Tuesday, 7 July 2015, 07:47 Last update: about 10 years ago

The result has come and gone. The Greek people, united in adversity, have voted no to the bailout conditions which were presented to the Tsipras government.

Banks are mostly shut, and people can only withdraw very small amounts of money and its membership within the eurozone looks like it might be coming to an end. The government is now under pressure to seal a new deal with creditors and it is already in arrears. The departure of Finance Minister Yanis Varoufakis should help matters somewhat, with many of his European counterparts hinting that negotiations might become easier and that many of them were “irritated” at his behaviour.

EU leaders are convening for an emergency summit today to discuss how to keep Greece in the eurozone, but it is understood that many are far apart on several key issues, with the most important being that of debt relief.

European officials appear to be split on a key demand by Greece to have the burden of its bailout loans be made more manageable.

Besieged by a prolonged recession, high unemployment and banks dangerously low on capital, Greece defaulted on an IMF loan repayment last week, becoming the first developed nation to do so. Greece joins the company of Zimbabwe, Somalia and Sudan in falling behind in payments to the IMF. Zimbabwe was the last country to default in 2001, Somalia has been in arrears since 1987, and Sudan since 1984. Not exactly good company to be in.

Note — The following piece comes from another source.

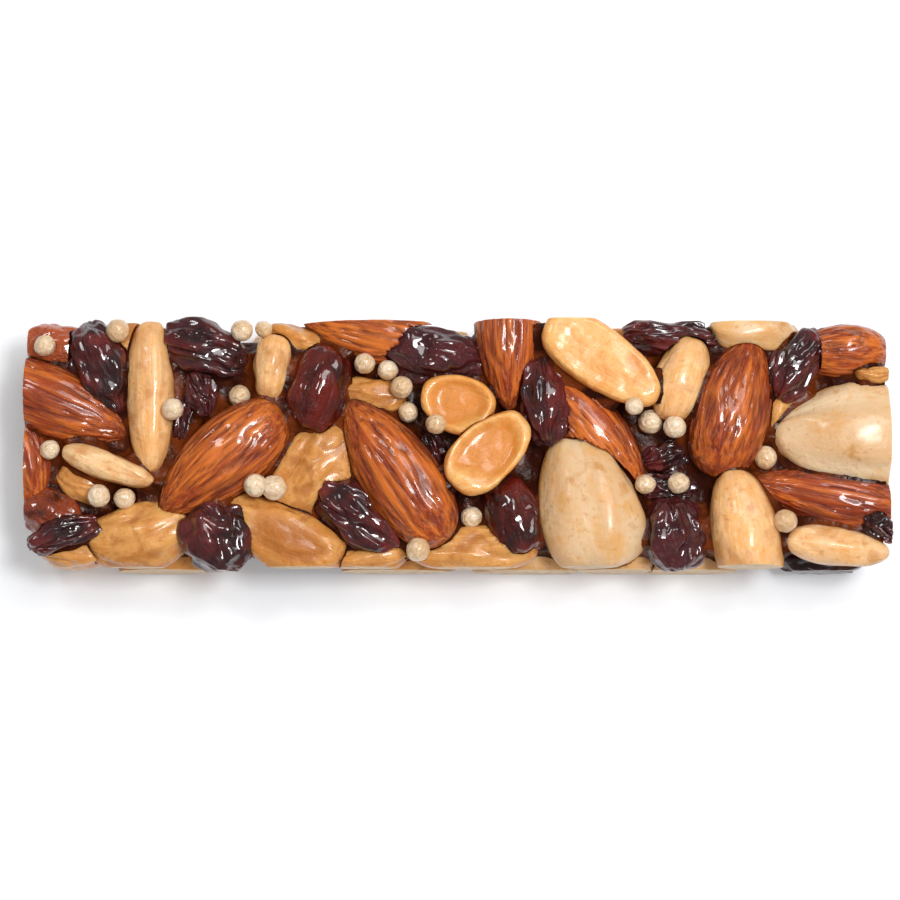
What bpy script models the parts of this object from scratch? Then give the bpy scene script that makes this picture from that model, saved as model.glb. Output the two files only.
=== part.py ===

Greece currently owes its official lenders €242.8, which includes €220 billion from two bailout loans from the IMF and European governments made since 2010.

Cash though, is running out, and it all hinges on whether the International Monetary Fund will give more liquidity to banks to make up for the crunch. Whatever the case may be, the €60 withdrawal limit looks set to be reduced.

But now some analysts wonder if Greece is so starved of cash that it could be forced to start issuing its own currency and become the first country to leave the 19-member eurozone, established in 1999. The eurozone was set up to be permanent structure, and if Greece leaves, it will have to prompt a radical rethink of the rules of engagement.

Greece says that austerity has not worked for it, but it is also known that Greece’s corruption and tax evasion are widespread and entrenched. If Greece cannot secure what it needs from Europe, it might turn its eyes north to Russia, which despite its own fair share of financial woes, would like nothing better than to lure a European state into its sphere of influence.

There are also rumours that Greece might consider something as radical as dual currency. An internationally worthless drachma and the euro for official business. This has been touted as pure folly by some, but others believe that it may actually work.

It is sure to be a very long day in Brussels today as PM’s from the bloc try and hammer out some kind of common position. It will not, at all, be easy.